Some specialized aircraft can travel at Mach 1, or more colloquially known as supersonic speed, but engineers have been trying to achieve stable Mach 5 or faster flight for quite some time – otherwise known as hypersonic speed.
Humankind has achieved hypersonic flight before, but doing so through the Earth’s dense atmosphere almost always tends to damage the aircraft catastrophically. Upon testing flights at these incredible speeds, engineers witnessed charred fuselages and wings – the paint was literally being seared from the aircraft’s body.
This problem doesn’t impact sub-Mach 1 aircraft, but upon breaking the sound barrier, a shockwave is created, and this compresses the air molecules around the spacecraft, generating excess heat. As you can probably imagine, moving at Mach 5 only intensifies this effect, and engineers are looking into different aircraft materials to combat this problem.

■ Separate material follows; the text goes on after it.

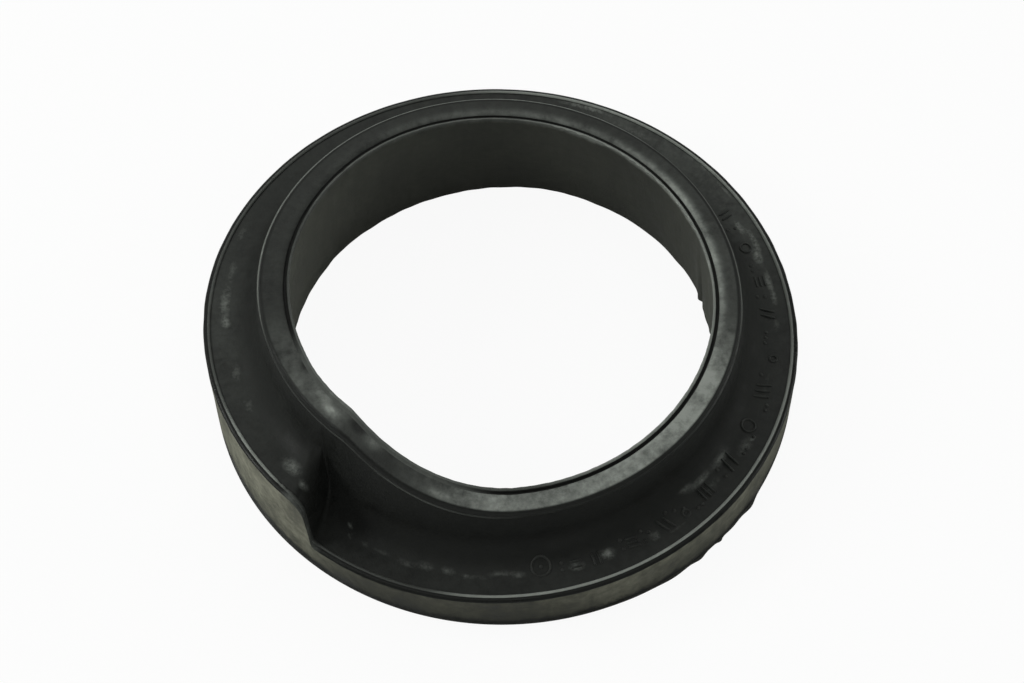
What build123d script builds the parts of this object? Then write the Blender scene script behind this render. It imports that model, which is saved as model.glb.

Another concern of moving at Mach-5 and above speeds encompasses the safety of any living passengers. While a constant speed and direction would be considered ‘safe’ for passengers, any sudden shifts in speed or direction would impose incredibly dangerous (and potentially lethal) forces on any passengers onboard.
While these issues might seem daunting at first, it’s probably possible to conquer these barriers. Given the apparent benefits of hypersonic travel and its plausible uses in the real world, there’s no shortage of engineers looking for solutions to help humanity make the next major leap in air travel. Who knows, maybe you’ll get to ride in a hypersonic aircraft in your lifetime.